A while back my husband and I was planning a weekend alone. The kids already arranged with their gran to go visit her. My eldest expressed a little concern as she felt her gran was being “strange” when she asked whether her and her brother could come visit. Ordinarily granny would jump at the prospect of having the kids over, and to spoil them as only she would. We thought nothing much of this.
About 40 minutes after leaving the house, my husband phones to inform me that they are on their way back home. I immediately realised something was wrong. He sounded incredibly irate and there was a distant sound of hurt. As he rambled on through his fury, it became evident that he had an argument with granny. It turns out that my nude and boudoir work has reached some of granny’s social circles, and she was mortified.
To cut this story short; I called her and asked her what her quandary was. It turns out that she did not want to be associated with me and my “porn”. This was most probably one of the biggest turning points in my life.
(Note that said granny is quite okay now)

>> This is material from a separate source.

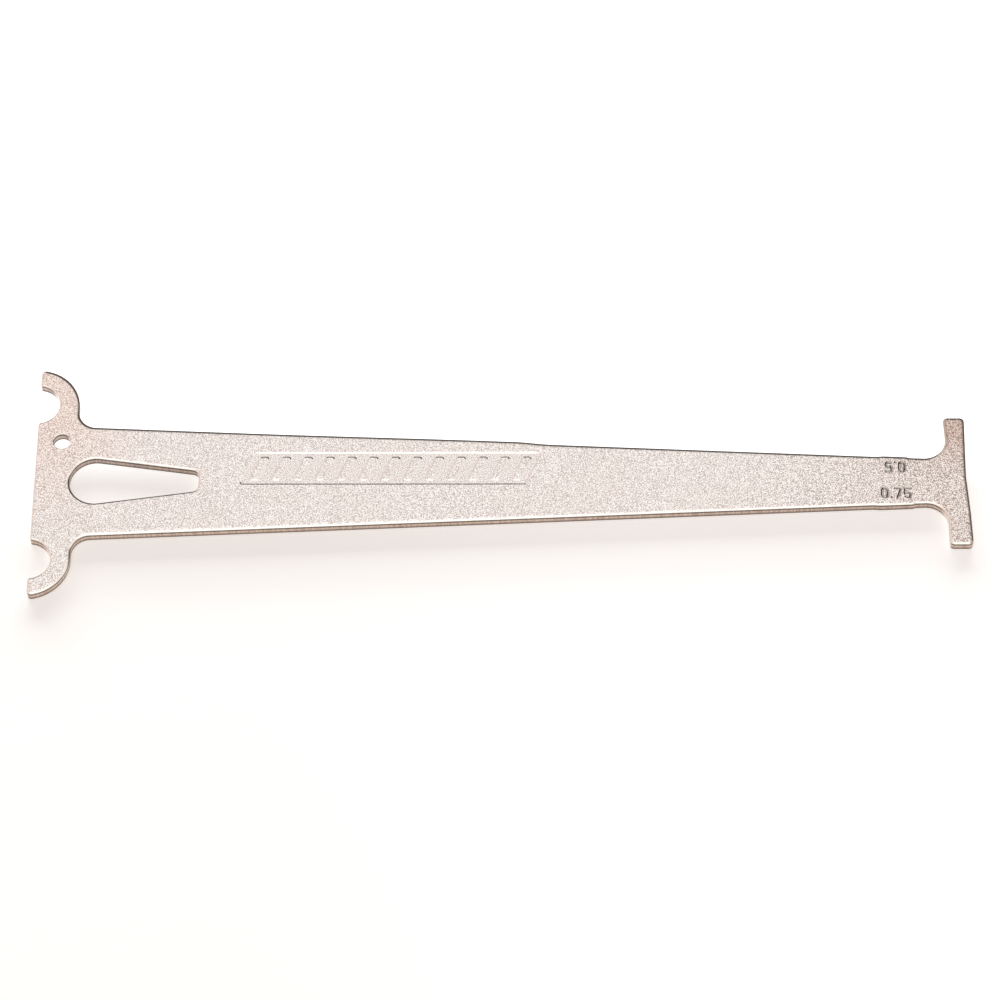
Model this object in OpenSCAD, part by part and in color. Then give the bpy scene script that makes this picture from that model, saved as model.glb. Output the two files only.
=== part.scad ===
// Chain wear gauge: one stamped sheet of plated steel.
// A roller notch at the head hooks on a chain roller. The tip at the far end of the same side drops
// between two links once the chain has stretched by the percentage stamped beside that tip.
// The gauge lies flat: its bottom is at z = 0, it runs along x, and its centre line is y = 0.

/* [Chain] */
// Pitch of the chain that is measured
chain_pitch = 12.7; // [12.5:0.05:12.9]
// Diameter of the chain's rollers
roller_d = 7.75; // [7.5:0.05:8]
// Pitches that the gauge spans
pitches = 13; // [11:1:15]
// Stretch in percent that the +y tip tells
wear_a = 0.5; // [0.3:0.05:0.7]
// Stretch in percent that the -y tip tells
wear_b = 0.75; // [0.5:0.05:1]

/* [Sheet] */
// Thickness of the sheet
sheet_t = 1.8; // [1.4:0.1:2.2]
// Half width of the blade where it leaves the head
blade_head_w = 11.15; // [10.8:0.05:11.4]
// Half width of the blade where it meets the crossbar
blade_bar_w = 4.4; // [4.3:0.1:5.5]
// Radius of the inside corners beside the head
head_fillet = 3.25; // [2:0.25:3.5]
// Radius of the inside corners beside the crossbar
bar_fillet = 3.8; // [2:0.1:4]

/* [Head] */
// Width of the head along the gauge
head_w = 7.1; // [6.8:0.1:7.6]
// Distance from the centre line to each roller notch
notch_y = 15.75; // [15.5:0.05:16]
// Depth of the roller notch on the +y side
notch_depth_a = 3.55; // [3.2:0.05:3.8]
// Depth of the roller notch on the -y side
notch_depth_b = 3.7; // [3.2:0.05:3.8]
// Outer radius of the two hooks
hook_r = 7.6; // [7.4:0.1:8]
// Distance from the centre line to the centre of each hook's outer radius
hook_y = 15.3; // [15:0.1:16]
// Radius of the outer corner at each hook's end
hook_corner_r = 0.8; // [0.5:0.1:1.5]

/* [Openings] */
// Diameter of the hanging hole
hang_hole_d = 3; // [2.5:0.1:3.6]
// Distance from the head's edge to the hanging hole
hang_hole_x = 4.4; // [4:0.1:5]
// Distance from the centre line to the hanging hole
hang_hole_y = 8.05; // [8:0.05:8.5]
// Distance from the head's edge to the teardrop opening
drop_x = 6.1; // [5.5:0.1:8]
// Length of the teardrop opening
drop_l = 22.5; // [18:0.5:27]
// Radius of the teardrop's round end
drop_r = 4.55; // [4:0.05:4.8]
// Half height of the teardrop's narrow end
drop_end_h = 2.2; // [1.8:0.1:3]
// Radius of the two corners at the narrow end
drop_corner_r = 1.3; // [0.8:0.1:1.6]

/* [Crossbar] */
// Half length of the crossbar
bar_h = 12.85; // [12:0.05:14]
// Width of the crossbar's +y arm
bar_w = 3.5; // [3:0.1:4]
// Radius of the outer corners of both arms
bar_corner_r = 0.8; // [0.5:0.1:1.5]
// How far the +y arm widens towards the head at its end
bar_flare = 0.2; // [0:0.05:0.4]
// How far the outer edge falls back from the +y tip to the middle
bar_waist = 0.14; // [0:0.02:0.3]
// How far the outer edge falls back from the -y tip to the shoulder
bar_shoulder = 0.2; // [0:0.02:0.3]
// Place of the waist above the centre line
bar_waist_y = 0.9; // [0:0.1:2]
// Place of the shoulder below the centre line
bar_shoulder_y = 6.5; // [4:0.25:8]

/* [Numbers] */
// Depth of the stamped numbers
number_depth = 0.16; // [0.08:0.02:0.3]
// Height of a figure
figure_h = 2.2; // [1.8:0.1:2.3]
// Width of a figure
figure_w = 1.35; // [1.2:0.05:1.5]
// Width of a figure's stroke
stroke_w = 0.36; // [0.28:0.02:0.42]
// Gap between figures
figure_gap = 0.3; // [0.2:0.05:0.5]
// Distance from the crossbar to the middle of the numbers
number_x = 8.8; // [8:0.1:10]
// Distance from the centre line to the middle of the +y number
number_a_y = 2.75; // [2.6:0.05:2.8]
// Distance from the centre line to the middle of the -y number
number_b_y = 2.5; // [2.4:0.05:2.7]
// Rise of the blade's edges beside the numbers, pushed out by the stamping
number_swell = 0.15; // [0:0.05:0.25]

/* [Grip field] */
// Depth of the ribbed grip field
field_depth = 0.14; // [0.06:0.02:0.3]
// Length of the field
field_l = 49.6; // [40:0.1:52]
// Height of the field
field_h = 6.4; // [5:0.2:6.8]
// Distance from the head's edge to the field's lower corner
field_x = 35.7; // [34:0.1:38]
// Distance from the centre line to the field's lower edge
field_y = -0.7; // [-2:0.1:-0.4]
// Lean of the field and its ribs in degrees
field_lean = 23; // [15:1:28]
// Spacing of the ribs
rib_pitch = 3.8; // [3:0.1:6]
// Width of a rib
rib_w = 1.5; // [1:0.1:2]
// Flat border between the ribs and the field's edge
rib_border = 0.9; // [0.5:0.1:1.2]
// Rise of the blade's edge beside the field, pushed out by the stamping
field_swell = 0.3; // [0:0.05:0.4]

/* [Hidden] */
$fn = 96;
// Largest turn between two points of an arc: in the outline, round its small corners and in a figure
arc_step = 4;
corner_step = 10;
figure_step = 18;
// Reach of a cut past the face that it opens
over = 1;
percent = 0.01;

// Distance from each roller notch's floor to the tip on its side
reach_a = pitches * chain_pitch * (1 + wear_a * percent) - roller_d;
reach_b = pitches * chain_pitch * (1 + wear_b * percent) - roller_d;
tip_a_x = notch_depth_a + reach_a;
tip_b_x = notch_depth_b + reach_b;
gauge_l = max(tip_a_x, tip_b_x);
bar_x = tip_a_x - bar_w;

hook_x = head_w - hook_r;
field_shift = field_h * tan(field_lean);
field_end_x = field_x + field_l + field_shift / 2;
number_mid_x = bar_x - number_x;
number_a_l = 2 * figure_w + 2 * figure_gap + stroke_w;
number_b_l = number_a_l + figure_gap + figure_w;

// Place of a seven's foot in the figure's width
seven_foot = 0.25;
// Run of an edge's swelling, from where it starts to its full rise
swell_run = 1.5;
blade_slope = (blade_bar_w - blade_head_w) / (bar_x - head_w);

function unit(v) = v / norm(v);
// Centre of the round of radius r that touches both edges leaving the corner p along u and v
function corner_round(p, u, v, r) = p + unit(u + v) * r / sin(acos(u * v) / 2);
function blade_w(x) = blade_head_w + blade_slope * (x - head_w);
// Point on the blade's edge at x, raised by rise
function edge_point(x, rise = 0) = [x, blade_w(x) + rise];

// Points of an arc that turns from one angle to another
function arc(centre, r, from, to, turn = arc_step) =
    let (steps = ceil(abs(to - from) / turn))
    [for (i = [0 : steps]) let (a = from + (to - from) * i / steps) centre + r * [cos(a), sin(a)]];

// Blade's edge beside a number of length l
function number_edge(l) = [
    edge_point(number_mid_x - l / 2 - swell_run),
    edge_point(number_mid_x - l / 2, number_swell),
    edge_point(number_mid_x + l / 2, number_swell),
    edge_point(number_mid_x + l / 2 + swell_run / 2)
];

// Blade's edge beside the grip field, swollen most near the field's far end
function field_edge() = [
    edge_point(field_x),
    edge_point(field_end_x - 2 * swell_run, field_swell),
    edge_point(field_end_x + 2 * swell_run)
];

// One side of the outline, from the head's edge round the hook and along the blade to the tip at tip_x;
// the arm is wider by flare at its end
function side_outline(blade_edge, tip_x, flare = 0) =
    let (
        along = unit([1, blade_slope]),
        facing_blade = 270 + atan(blade_slope),
        head_round = corner_round(edge_point(head_w), [0, 1], along, head_fillet),
        bar_round = corner_round(edge_point(bar_x), [0, 1], -along, bar_fillet),
        // Centre of the corner at the hook's end, seen from the hook's own centre
        end_x = hook_corner_r - hook_x,
        end_y = sqrt(pow(hook_r - hook_corner_r, 2) - pow(end_x, 2)),
        hook_start = atan2(end_y, end_x)
    )
    concat(
        arc([hook_corner_r, hook_y + end_y], hook_corner_r, 180, hook_start, corner_step),
        arc([hook_x, hook_y], hook_r, hook_start - arc_step, 0),
        arc(head_round, head_fillet, 180, facing_blade),
        blade_edge,
        arc(bar_round, bar_fillet, facing_blade, 360),
        arc([bar_x - flare + bar_corner_r, bar_h - bar_corner_r], bar_corner_r, 180, 90, corner_step),
        arc([tip_x - bar_corner_r, bar_h - bar_corner_r], bar_corner_r, 90, 0, corner_step)
    );

function flipped(points) = [for (i = [len(points) - 1 : -1 : 0]) [points[i].x, -points[i].y]];

// Head, blade and crossbar in one outline
module plate_outline() {
    side_a = side_outline(concat(field_edge(), number_edge(number_a_l)), tip_a_x, bar_flare);
    side_b = side_outline(number_edge(number_b_l), tip_b_x);
    waist = [[tip_a_x - bar_waist, bar_waist_y], [tip_b_x - bar_shoulder, -bar_shoulder_y]];
    polygon(concat(side_a, waist, flipped(side_b)));
}

// Round hole through the whole sheet
module bore(centre, r) {
    translate([centre.x, centre.y, -over]) cylinder(h = sheet_t + 2 * over, r = r);
}

module teardrop() {
    round_mid = [drop_x + drop_r, 0];
    corner_mid = [drop_x + drop_l - drop_corner_r, drop_end_h - drop_corner_r];
    apart = corner_mid - round_mid;
    tangent_a = atan2(apart.y, apart.x) + acos((drop_r - drop_corner_r) / norm(apart));
    polygon(concat(
        arc(round_mid, drop_r, tangent_a, 360 - tangent_a),
        arc([corner_mid.x, -corner_mid.y], drop_corner_r, -tangent_a, 0),
        arc(corner_mid, drop_corner_r, 0, tangent_a)
    ));
}

// Upright slot of width w and height h with round ends, its corner at the origin
module stadium(w, h) {
    r = w / 2;
    polygon(concat(
        arc([r, h - r], r, 0, 180, figure_step),
        arc([r, r], r, 180, 360, figure_step)
    ));
}

module figure_zero() {
    difference() {
        stadium(figure_w, figure_h);
        translate([stroke_w, stroke_w]) stadium(figure_w - 2 * stroke_w, figure_h - 2 * stroke_w);
    }
}

module figure_five() {
    bowl_r = figure_w / 2;
    bowl_from = -150;
    bowl_to = 140;
    bowl_top = bowl_r * (1 + sin(bowl_to));
    translate([0, figure_h - stroke_w]) square([figure_w, stroke_w]);
    translate([0, bowl_top - stroke_w]) square([stroke_w, figure_h - bowl_top + stroke_w / 2]);
    polygon(concat(
        arc([bowl_r, bowl_r], bowl_r, bowl_from, bowl_to, figure_step),
        arc([bowl_r, bowl_r], bowl_r - stroke_w, bowl_to, bowl_from, figure_step)
    ));
}

module figure_seven() {
    foot_x = figure_w * seven_foot;
    translate([0, figure_h - stroke_w]) square([figure_w, stroke_w]);
    polygon([
        [foot_x, 0], [foot_x + stroke_w, 0],
        [figure_w, figure_h - stroke_w], [figure_w - stroke_w, figure_h - stroke_w]
    ]);
}

module figure_point() {
    translate([stroke_w / 2, stroke_w / 2]) circle(stroke_w / 2);
}

// Places its children side by side from the origin: a figure, a point, then more figures
module number_row() {
    step = figure_w + figure_gap;
    children(0);
    translate([step, 0]) figure_point();
    for (i = [1 : $children - 1])
        translate([i * step + stroke_w + figure_gap, 0]) children(i);
}

// Numbers of the two tips, each upright when its own side is at the bottom
module numbers() {
    translate([number_mid_x, number_a_y]) rotate(180) translate([-number_a_l / 2, -figure_h / 2])
        number_row() { figure_zero(); figure_five(); }
    translate([number_mid_x - number_b_l / 2, -number_b_y - figure_h / 2])
        number_row() { figure_zero(); figure_seven(); figure_five(); }
}

// Leaning strip from x0 to x1, whose corners lie on the field's lean
module leaning(x0, x1, y0, y1) {
    low = (y0 - field_y) * tan(field_lean);
    high = (y1 - field_y) * tan(field_lean);
    polygon([[x0 + low, y0], [x1 + low, y0], [x1 + high, y1], [x0 + high, y1]]);
}

// Sunk field for the thumb, with ribs left standing
module grip_field() {
    room = field_l - 2 * rib_border - rib_w;
    last = floor(room / rib_pitch);
    first_x = field_x + rib_border + (room - last * rib_pitch) / 2;
    difference() {
        leaning(field_x, field_x + field_l, field_y, field_y + field_h);
        for (i = [0 : last])
            leaning(first_x + i * rib_pitch, first_x + i * rib_pitch + rib_w,
                    field_y + rib_border, field_y + field_h - rib_border);
    }
}

// Cut through the whole sheet
module through() {
    translate([0, 0, -over]) linear_extrude(sheet_t + 2 * over) children();
}

// Cut down from the top face to the given depth
module sunk(depth) {
    translate([0, 0, sheet_t - depth]) linear_extrude(depth + over) children();
}

module gauge_plate() {
    color([0.80, 0.77, 0.74])
    translate([-gauge_l / 2, 0, 0])
    difference() {
        linear_extrude(sheet_t) plate_outline();
        bore([notch_depth_a - roller_d / 2, notch_y], roller_d / 2);
        bore([notch_depth_b - roller_d / 2, -notch_y], roller_d / 2);
        bore([hang_hole_x, hang_hole_y], hang_hole_d / 2);
        through() teardrop();
        sunk(number_depth) numbers();
        sunk(field_depth) grip_field();
    }
}

gauge_plate();
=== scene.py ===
"""Looks of the chain wear gauge: the stamped and plated sheet, the floor, the light and the camera."""

import math

import bpy
import numpy as np
from mathutils import Matrix, Vector
from mathutils.geometry import delaunay_2d_cdt


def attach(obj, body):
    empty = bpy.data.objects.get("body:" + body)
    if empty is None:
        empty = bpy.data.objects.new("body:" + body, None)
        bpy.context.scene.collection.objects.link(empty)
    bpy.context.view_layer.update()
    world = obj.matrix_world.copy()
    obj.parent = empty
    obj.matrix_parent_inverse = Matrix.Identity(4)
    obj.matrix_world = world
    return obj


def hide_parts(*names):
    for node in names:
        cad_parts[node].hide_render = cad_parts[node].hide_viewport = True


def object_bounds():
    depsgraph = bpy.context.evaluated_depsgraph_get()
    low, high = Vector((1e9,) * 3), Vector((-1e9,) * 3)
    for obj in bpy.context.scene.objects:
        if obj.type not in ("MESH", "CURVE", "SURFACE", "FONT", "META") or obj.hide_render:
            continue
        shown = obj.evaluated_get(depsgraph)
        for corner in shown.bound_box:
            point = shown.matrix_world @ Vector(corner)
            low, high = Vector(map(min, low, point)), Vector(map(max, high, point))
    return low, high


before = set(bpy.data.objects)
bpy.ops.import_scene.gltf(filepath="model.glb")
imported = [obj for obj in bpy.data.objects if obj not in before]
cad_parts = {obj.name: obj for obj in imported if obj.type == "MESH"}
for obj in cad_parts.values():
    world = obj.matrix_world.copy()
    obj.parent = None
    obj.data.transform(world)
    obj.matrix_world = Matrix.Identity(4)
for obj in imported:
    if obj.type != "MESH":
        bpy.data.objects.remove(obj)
cad_low, cad_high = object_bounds()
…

Growing-up I have always known that I was ‘different’. I see things differently to the mass population. I view things differently and most certainly do things differently. Once I have realised the love I have for art, the human form and mind and combined the two in what I do now; I had to learn that society did not like you to be ‘different’, nor did everyone believe the same as I did.
- That the human body is shameful.
- The human body is only there for sexual needs and uses (which should never be discussed).
- The human body should be hidden.
- You have no morals, no respect when you show too much flesh.
- How dare you show your breasts or your tochus; are you that cheap?
- Selflove is only for narcissistic individuals.
- Just stop flaunting and throwing your nakedness in everyone’s faces!
I have lost an entire group of friends – who had mocked me and what I do on their Facebook statuses. An acquaintance telling me that she is sick of me throwing my six pack in her face as people like her battle to look that way. That she is sick of hiding my posts as her little girl may see me naked. A family member warning me over coffee that this would ruin my kids. I must be careful of the message that I am portraying.
However as much as each of these hurt me, it has fueled my fire. What is wrong with this world that nudity is condemned? That women especially are slut shamed because they choose to be comfortable in their own skin? I firmly believe that there would be a dramatic decline in sexual abuse and crimes, should the human form be accepted. Should we all accept that it is NOT SHAMEFUL to be nude. That the human body is a marvelous, magical miracle! Not just a sexual form and object.
Throughout the past year I know I have reached some people with my own art. Though through my own Fine Art Nude that I am incredibly passionate about; I realise not everyone would get it.
I have since embarked on a journey, in which I personally want to showcase how incredibly beautiful the human body can be – nude – whilst still projecting feelings of strength, adoration, love, beauty, elegance and softness. I have been incredibly blessed with meeting like-minded individuals along the way that shares my passion and vision. This has resulted to exciting projects that I will share more about in future.
For now; sit down and relax. Open your mind to the fact that being human is not a shame.